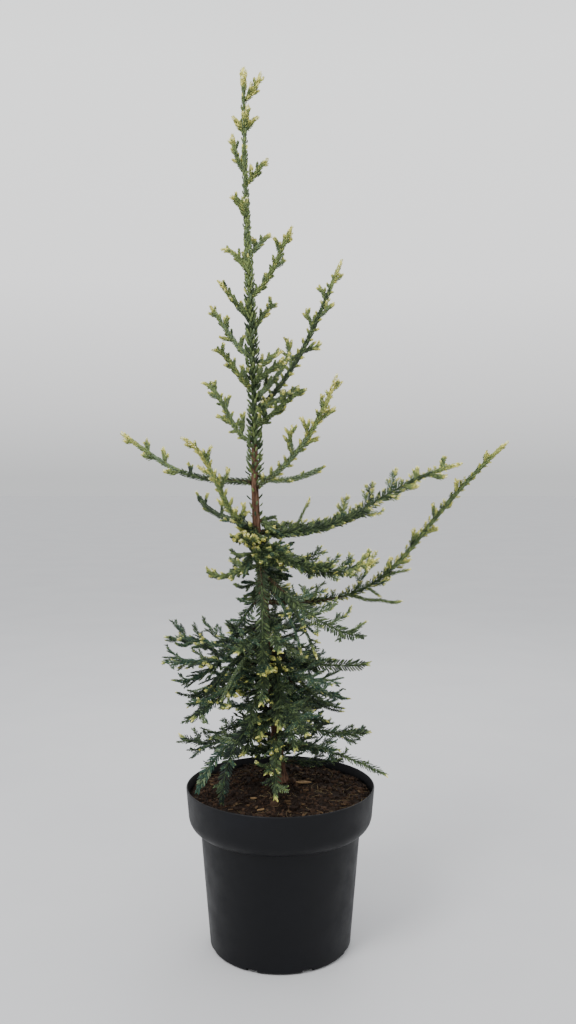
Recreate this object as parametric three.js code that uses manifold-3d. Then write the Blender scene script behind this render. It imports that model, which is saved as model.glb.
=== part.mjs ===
// A young adpressa coast redwood in its round nursery pot: pot, soil, one whole trunk,
// tapering boughs, and masses of toothed needle sprays that branch by a seeded rule.
// Sizes are in millimetres. +X is to the right, +Y to the back and +Z up, and the
// origin is the centre of the pot's flat underside.
import * as THREE from 'three';
import Module from 'manifold-3d';

const wasm = await Module();
wasm.setup();

// The gap between pieces that touch, and the smallest edge that joining may leave.
const CLEARANCE = 0.3;
const SLIVER = 0.01;

// Driving dimensions of the pot.
const POT = {
  height: 220,
  rimRadius: 130,
  collarFootRadius: 127,
  collarFootHeight: 184,
  bodyTopRadius: 110.5,
  bodyTopHeight: 163,
  bodyFootRadius: 97.5,
  footRadius: 92,
  wall: 2.2,
  floor: 2.6,
  lipRound: 1.5,
  segments: 32,
  arcSteps: 3,
};
const DRAIN = { count: 8, width: 16, height: 5, inner: 84, outer: 110 };

// Driving dimensions of the soil, which fills the pot and rises to the trunk.
const SOIL = {
  edgeHeight: 205.5,
  crownHeight: 216,
  moundTop: 215,
  moundShape: 0.8,
  bump: 1.6,
  padRadius: 16,
  ringShares: [1, 0.72, 0.42],
  seed: 7,
};

// The trunk: its lean is given by a few places on its axis, and it tapers to the tip.
const PLANT_TOP = 1199;
const TRUNK = {
  foot: SOIL.crownHeight + CLEARANCE,
  top: 1176,
  axis: [
    new THREE.Vector3(-1, 22, 216),
    new THREE.Vector3(-10, 20, 340),
    new THREE.Vector3(-26, 16, 500),
    new THREE.Vector3(-35, 12, 610),
    new THREE.Vector3(-35.5, 9, 730),
    new THREE.Vector3(-42, 5, 900),
    new THREE.Vector3(-48, 4, 1060),
    new THREE.Vector3(-50, 4, PLANT_TOP),
  ],
  footRadius: 7.6,
  middleHeight: 610,
  middleRadius: 5.2,
  tipRadius: 1.5,
  flare: 5.5,
  flareHeight: 16,
  rootLobes: 5,
  lobeDepth: 0.28,
  sides: 10,
  flareRings: [0, 6, 13, 23, 42],
  rings: 17,
  curvePlaces: 400,
};

// How limbs, stems and sprays are drawn.
const LIMB = { rootShare: 0.6, tipRadius: 1.5, room: 2.1, sides: 6, step: 26 };
const SCALE_SPRAY = { width: 3.2, ridge: 2.3, notch: 0.5, spacing: 9 };
const FAN_SPRAY = { width: 6.8, ridge: 1.7, notch: 0.25, spacing: 12.5 };
const SPRAY = {
  fewestSteps: 3,
  sweep: 0.55,
  edgeDrop: 0.5,
  baseShare: 0.5,
  baseFade: 0.16,
  tipShare: 0.35,
  tipFade: 0.3,
};
const FORK = {
  first: 0.14,
  last: 0.93,
  afterLimb: 0.03,
  shortest: 0.45,
  spread: 0.5,
  leastAngle: 36,
  angleRange: 18,
  rise: 0.45,
  lowerShare: 0.8,
  rootShare: 0.15,
  smallLength: 20,
  smallSize: 0.8,
};

// How much a spray that faces the back counts, against one that faces the front.
const BACK_VALUE = 0.6;

// Room kept between one mass and the next, and round the trunk, the pot and the soil.
const ROOM = { step: 5, gap: 0.6, trunk: 14, trunkShare: 0.4, pot: 1, potInside: 5 };

const COLOUR = {
  pot: 0x23262a,
  soil: 0x3a2a1e,
  bark: 0x7b5a45,
  youngNeedles: 0x6f8a3a,
  middleNeedles: 0x4e6b33,
  oldNeedles: 0x35553c,
};
const YOUNG_ABOVE = 700;
const OLD_BELOW = 450;
const GLOSS = { pot: 0.55, soil: 0.95, bark: 0.85, needles: 0.75 };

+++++

**Objective**
Reproduce the complete set of lines precisely as supplied.

**Exercise result**
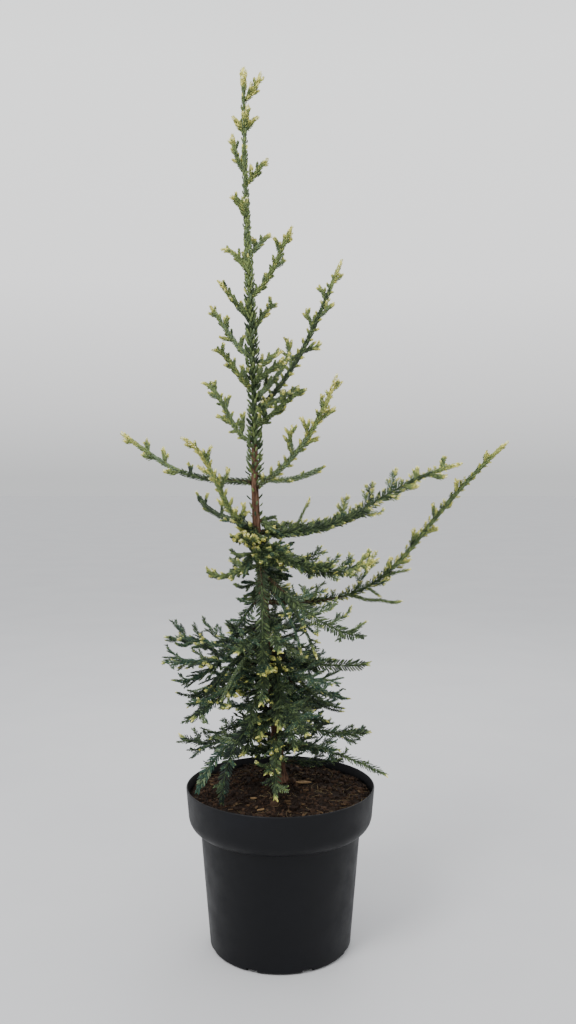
Recreate this object as parametric three.js code that uses manifold-3d. Then write the Blender scene script behind this render. It imports that model, which is saved as model.glb.
=== part.mjs ===
// A young adpressa coast redwood in its round nursery pot: pot, soil, one whole trunk,
// tapering boughs, and masses of toothed needle sprays that branch by a seeded rule.
// Sizes are in millimetres. +X is to the right, +Y to the back and +Z up, and the
// origin is the centre of the pot's flat underside.
import * as THREE from 'three';
import Module from 'manifold-3d';

const wasm = await Module();
wasm.setup();

// The gap between pieces that touch, and the smallest edge that joining may leave.
const CLEARANCE = 0.3;
const SLIVER = 0.01;

// Driving dimensions of the pot.
const POT = {
  height: 220,
  rimRadius: 130,
  collarFootRadius: 127,
  collarFootHeight: 184,
  bodyTopRadius: 110.5,
  bodyTopHeight: 163,
  bodyFootRadius: 97.5,
  footRadius: 92,
  wall: 2.2,
  floor: 2.6,
  lipRound: 1.5,
  segments: 32,
  arcSteps: 3,
};
const DRAIN = { count: 8, width: 16, height: 5, inner: 84, outer: 110 };

// Driving dimensions of the soil, which fills the pot and rises to the trunk.
const SOIL = {
  edgeHeight: 205.5,
  crownHeight: 216,
  moundTop: 215,
  moundShape: 0.8,
  bump: 1.6,
  padRadius: 16,
  ringShares: [1, 0.72, 0.42],
  seed: 7,
};

// The trunk: its lean is given by a few places on its axis, and it tapers to the tip.
const PLANT_TOP = 1199;
const TRUNK = {
  foot: SOIL.crownHeight + CLEARANCE,
  top: 1176,
  axis: [
    new THREE.Vector3(-1, 22, 216),
    new THREE.Vector3(-10, 20, 340),
    new THREE.Vector3(-26, 16, 500),
    new THREE.Vector3(-35, 12, 610),
    new THREE.Vector3(-35.5, 9, 730),
    new THREE.Vector3(-42, 5, 900),
    new THREE.Vector3(-48, 4, 1060),
    new THREE.Vector3(-50, 4, PLANT_TOP),
  ],
  footRadius: 7.6,
  middleHeight: 610,
  middleRadius: 5.2,
  tipRadius: 1.5,
  flare: 5.5,
  flareHeight: 16,
  rootLobes: 5,
  lobeDepth: 0.28,
  sides: 10,
  flareRings: [0, 6, 13, 23, 42],
  rings: 17,
  curvePlaces: 400,
};

// How limbs, stems and sprays are drawn.
const LIMB = { rootShare: 0.6, tipRadius: 1.5, room: 2.1, sides: 6, step: 26 };
const SCALE_SPRAY = { width: 3.2, ridge: 2.3, notch: 0.5, spacing: 9 };
const FAN_SPRAY = { width: 6.8, ridge: 1.7, notch: 0.25, spacing: 12.5 };
const SPRAY = {
  fewestSteps: 3,
  sweep: 0.55,
  edgeDrop: 0.5,
  baseShare: 0.5,
  baseFade: 0.16,
  tipShare: 0.35,
  tipFade: 0.3,
};
const FORK = {
  first: 0.14,
  last: 0.93,
  afterLimb: 0.03,
  shortest: 0.45,
  spread: 0.5,
  leastAngle: 36,
  angleRange: 18,
  rise: 0.45,
  lowerShare: 0.8,
  rootShare: 0.15,
  smallLength: 20,
  smallSize: 0.8,
};

// How much a spray that faces the back counts, against one that faces the front.
const BACK_VALUE = 0.6;

// Room kept between one mass and the next, and round the trunk, the pot and the soil.
const ROOM = { step: 5, gap: 0.6, trunk: 14, trunkShare: 0.4, pot: 1, potInside: 5 };

const COLOUR = {
  pot: 0x23262a,
  soil: 0x3a2a1e,
  bark: 0x7b5a45,
  youngNeedles: 0x6f8a3a,
  middleNeedles: 0x4e6b33,
  oldNeedles: 0x35553c,
};
const YOUNG_ABOVE = 700;
const OLD_BELOW = 450;
const GLOSS = { pot: 0.55, soil: 0.95, bark: 0.85, needles: 0.75 };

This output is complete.